> Data lines:
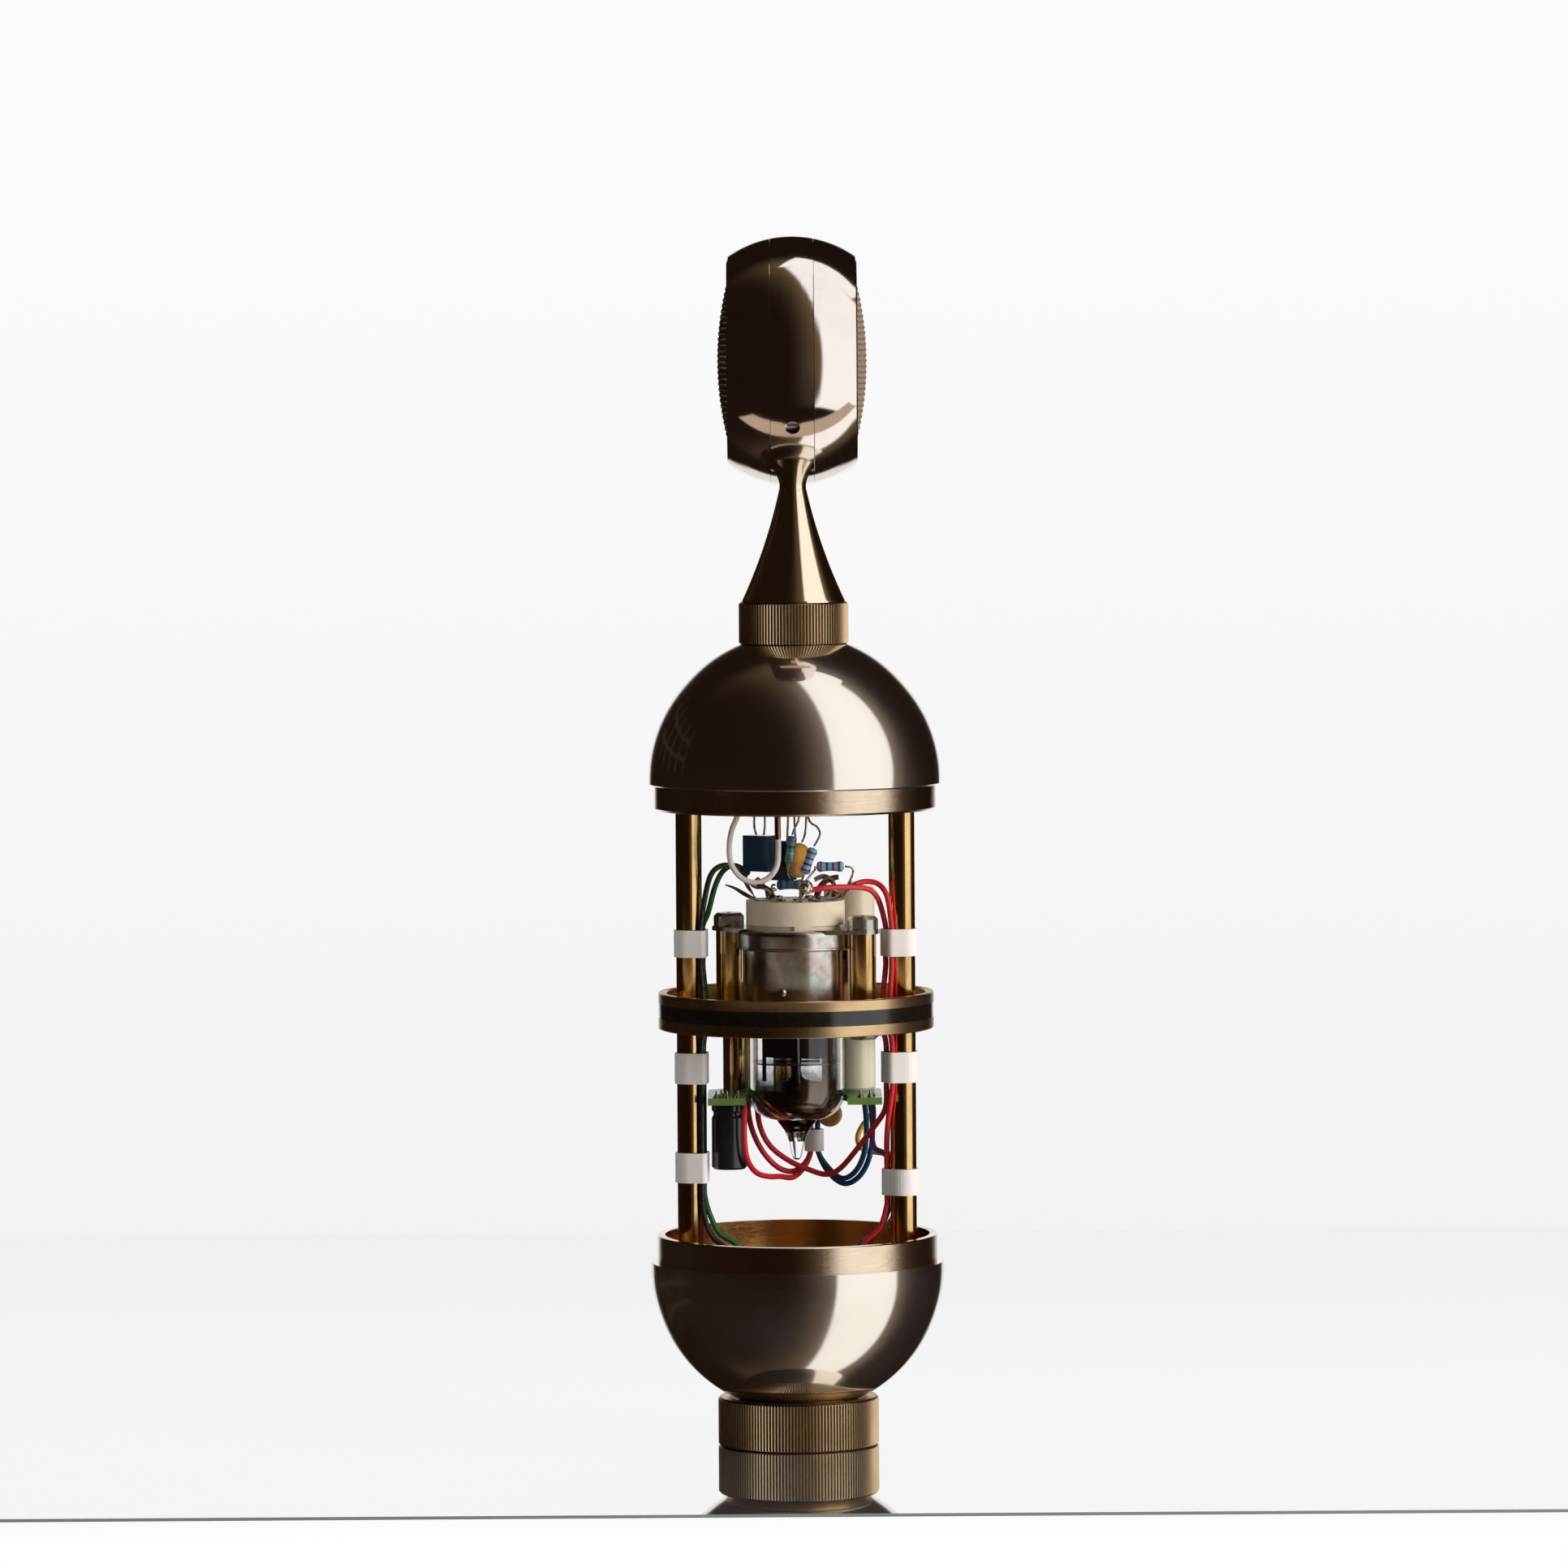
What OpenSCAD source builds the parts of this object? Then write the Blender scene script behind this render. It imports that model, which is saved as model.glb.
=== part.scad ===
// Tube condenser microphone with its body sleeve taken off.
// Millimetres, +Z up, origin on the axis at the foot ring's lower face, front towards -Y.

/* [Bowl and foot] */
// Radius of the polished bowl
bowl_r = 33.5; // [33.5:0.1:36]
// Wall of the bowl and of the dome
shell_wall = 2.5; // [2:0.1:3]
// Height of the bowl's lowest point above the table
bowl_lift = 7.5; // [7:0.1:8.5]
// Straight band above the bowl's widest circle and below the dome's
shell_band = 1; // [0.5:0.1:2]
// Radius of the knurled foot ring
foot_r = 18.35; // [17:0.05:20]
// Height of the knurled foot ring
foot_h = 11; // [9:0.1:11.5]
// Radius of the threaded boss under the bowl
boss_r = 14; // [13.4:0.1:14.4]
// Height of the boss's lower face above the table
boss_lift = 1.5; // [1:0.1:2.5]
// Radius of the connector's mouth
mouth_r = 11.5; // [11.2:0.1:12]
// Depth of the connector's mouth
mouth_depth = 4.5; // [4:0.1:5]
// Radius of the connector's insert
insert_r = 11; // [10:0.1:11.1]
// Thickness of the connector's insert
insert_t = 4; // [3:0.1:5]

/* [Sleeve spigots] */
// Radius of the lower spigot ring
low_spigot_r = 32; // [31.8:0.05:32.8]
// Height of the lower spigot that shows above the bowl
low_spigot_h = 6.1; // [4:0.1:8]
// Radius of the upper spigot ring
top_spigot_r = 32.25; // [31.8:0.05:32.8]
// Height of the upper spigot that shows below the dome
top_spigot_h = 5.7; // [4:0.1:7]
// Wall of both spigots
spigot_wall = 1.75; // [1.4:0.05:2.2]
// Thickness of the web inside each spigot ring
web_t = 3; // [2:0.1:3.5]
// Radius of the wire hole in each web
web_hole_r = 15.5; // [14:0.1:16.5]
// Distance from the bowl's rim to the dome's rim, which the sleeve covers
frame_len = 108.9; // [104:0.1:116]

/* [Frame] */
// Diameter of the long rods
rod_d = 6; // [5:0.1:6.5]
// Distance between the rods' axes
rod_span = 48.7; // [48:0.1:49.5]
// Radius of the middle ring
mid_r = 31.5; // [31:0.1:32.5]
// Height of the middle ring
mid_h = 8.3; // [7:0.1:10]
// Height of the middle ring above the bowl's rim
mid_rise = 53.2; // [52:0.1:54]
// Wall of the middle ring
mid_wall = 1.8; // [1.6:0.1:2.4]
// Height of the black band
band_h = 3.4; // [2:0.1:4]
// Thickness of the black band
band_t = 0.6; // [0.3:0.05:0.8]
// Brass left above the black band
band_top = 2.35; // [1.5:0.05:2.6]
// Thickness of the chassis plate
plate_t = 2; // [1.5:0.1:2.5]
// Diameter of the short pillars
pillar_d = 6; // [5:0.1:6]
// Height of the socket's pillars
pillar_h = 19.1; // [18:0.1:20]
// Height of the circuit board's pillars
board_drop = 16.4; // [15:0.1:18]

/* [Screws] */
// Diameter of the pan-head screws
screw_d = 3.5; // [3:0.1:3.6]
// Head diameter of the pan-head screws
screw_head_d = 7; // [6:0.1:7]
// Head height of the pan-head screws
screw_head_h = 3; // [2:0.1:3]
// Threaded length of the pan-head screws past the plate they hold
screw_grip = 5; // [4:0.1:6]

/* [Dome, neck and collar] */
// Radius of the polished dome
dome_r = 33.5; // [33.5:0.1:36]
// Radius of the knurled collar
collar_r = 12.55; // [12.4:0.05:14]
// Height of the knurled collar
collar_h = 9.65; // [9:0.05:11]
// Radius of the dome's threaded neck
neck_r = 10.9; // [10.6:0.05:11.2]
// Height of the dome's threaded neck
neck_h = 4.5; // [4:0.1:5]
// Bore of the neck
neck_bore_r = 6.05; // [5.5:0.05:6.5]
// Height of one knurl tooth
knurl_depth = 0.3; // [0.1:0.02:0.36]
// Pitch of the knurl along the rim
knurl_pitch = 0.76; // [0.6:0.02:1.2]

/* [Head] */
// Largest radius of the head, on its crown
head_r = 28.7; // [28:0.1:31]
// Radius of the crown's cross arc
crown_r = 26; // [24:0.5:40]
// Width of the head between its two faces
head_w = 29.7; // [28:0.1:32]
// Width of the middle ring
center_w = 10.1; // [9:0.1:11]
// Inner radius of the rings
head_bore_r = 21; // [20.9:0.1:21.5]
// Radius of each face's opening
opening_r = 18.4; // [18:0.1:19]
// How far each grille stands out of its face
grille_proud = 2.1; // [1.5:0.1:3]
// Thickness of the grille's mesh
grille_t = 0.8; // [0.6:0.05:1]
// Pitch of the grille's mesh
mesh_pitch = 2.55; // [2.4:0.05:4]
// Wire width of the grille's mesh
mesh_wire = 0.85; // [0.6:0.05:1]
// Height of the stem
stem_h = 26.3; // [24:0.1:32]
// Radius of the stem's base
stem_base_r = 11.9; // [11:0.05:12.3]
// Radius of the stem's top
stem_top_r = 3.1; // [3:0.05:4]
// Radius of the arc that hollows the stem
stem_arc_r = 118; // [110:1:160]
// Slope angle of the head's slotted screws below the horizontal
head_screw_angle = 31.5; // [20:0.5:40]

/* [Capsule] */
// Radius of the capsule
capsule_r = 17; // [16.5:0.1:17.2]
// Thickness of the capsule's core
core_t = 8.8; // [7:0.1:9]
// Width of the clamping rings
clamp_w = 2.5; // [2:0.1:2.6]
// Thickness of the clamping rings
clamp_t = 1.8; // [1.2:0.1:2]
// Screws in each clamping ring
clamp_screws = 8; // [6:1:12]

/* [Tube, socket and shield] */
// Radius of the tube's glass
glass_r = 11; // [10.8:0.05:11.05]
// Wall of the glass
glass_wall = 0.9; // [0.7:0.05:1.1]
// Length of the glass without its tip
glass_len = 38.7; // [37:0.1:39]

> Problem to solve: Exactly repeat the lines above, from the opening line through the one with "front towards -Y.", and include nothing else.

> Output of the task:
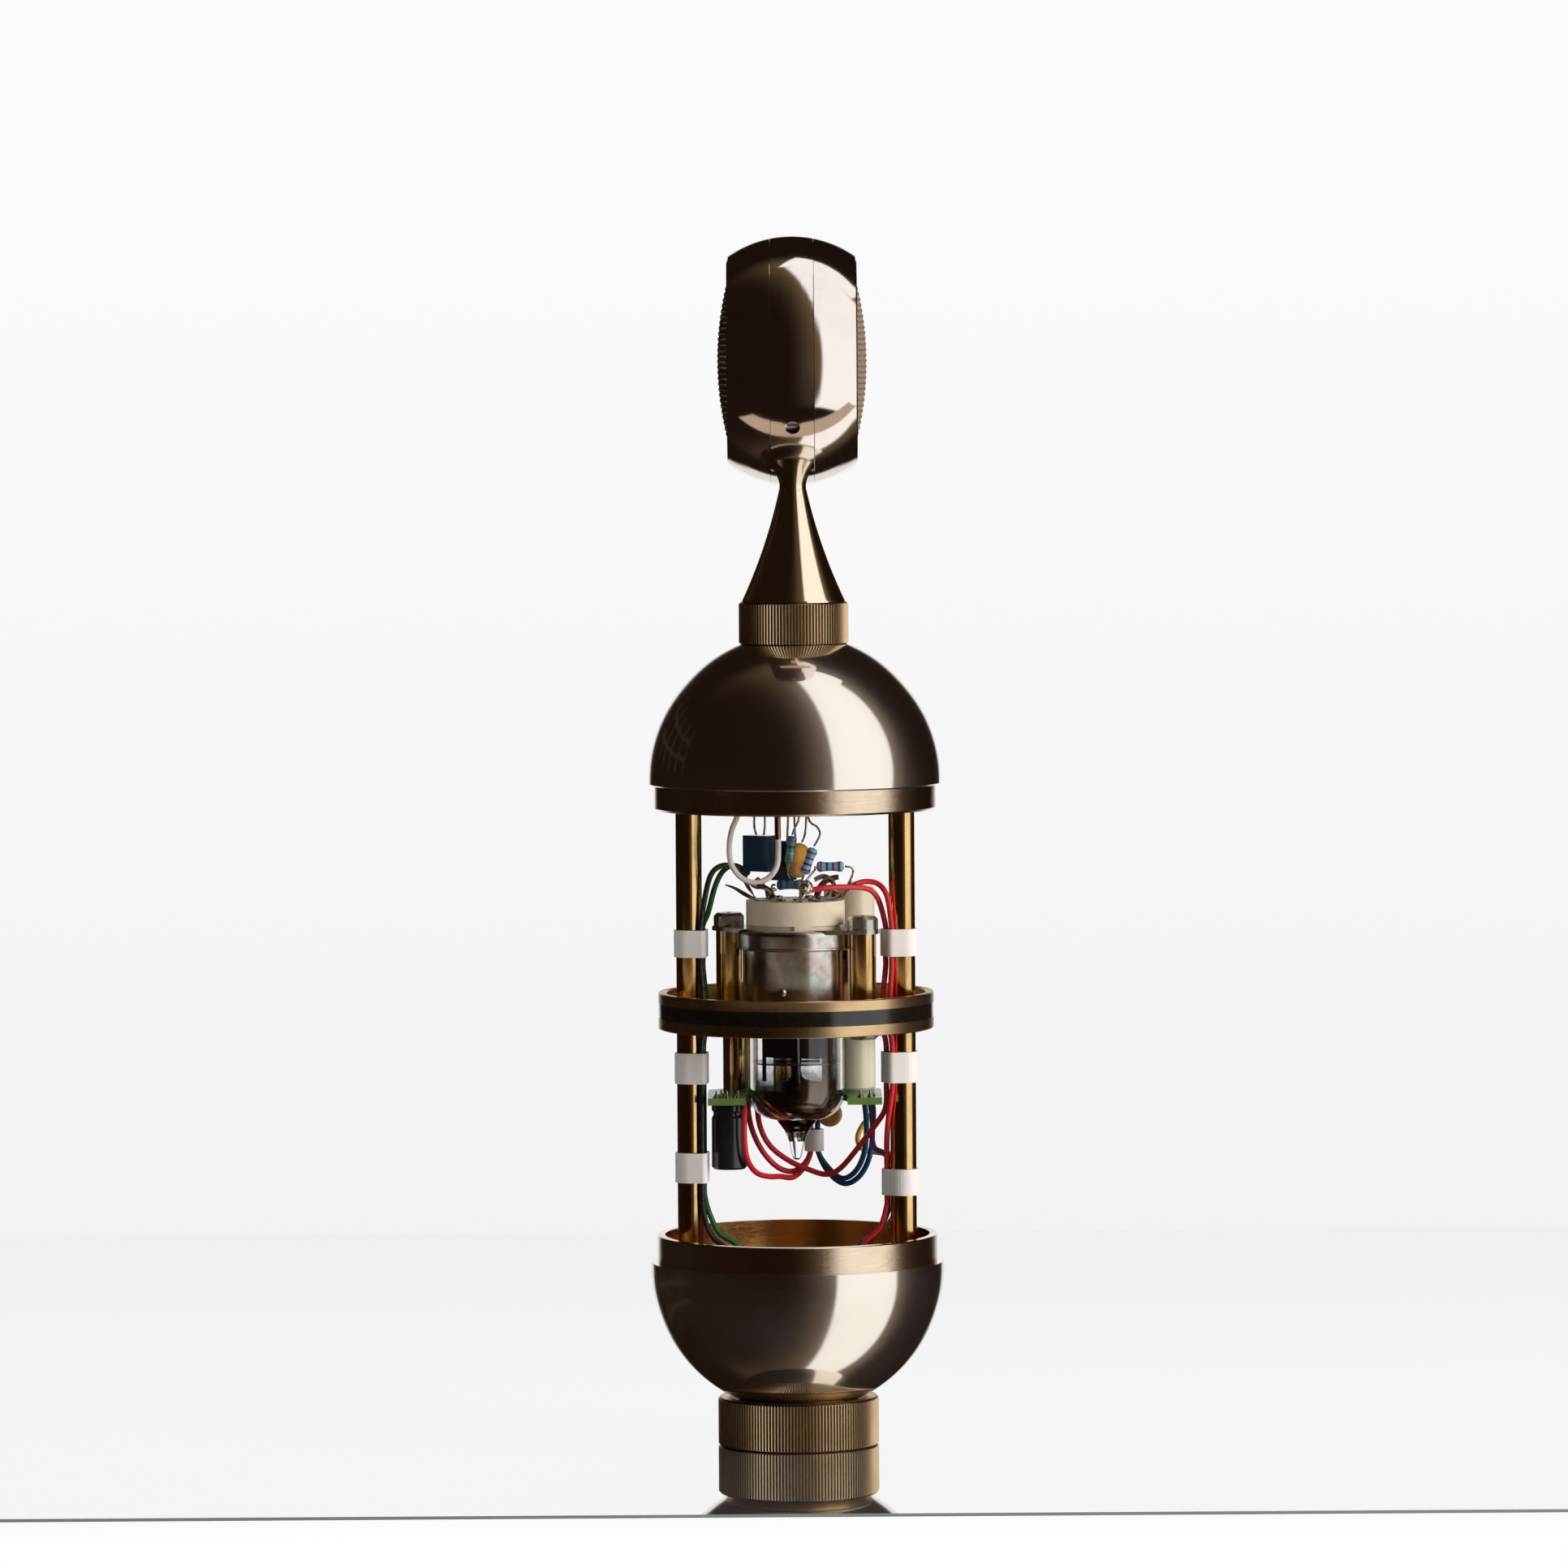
What OpenSCAD source builds the parts of this object? Then write the Blender scene script behind this render. It imports that model, which is saved as model.glb.
=== part.scad ===
// Tube condenser microphone with its body sleeve taken off.
// Millimetres, +Z up, origin on the axis at the foot ring's lower face, front towards -Y.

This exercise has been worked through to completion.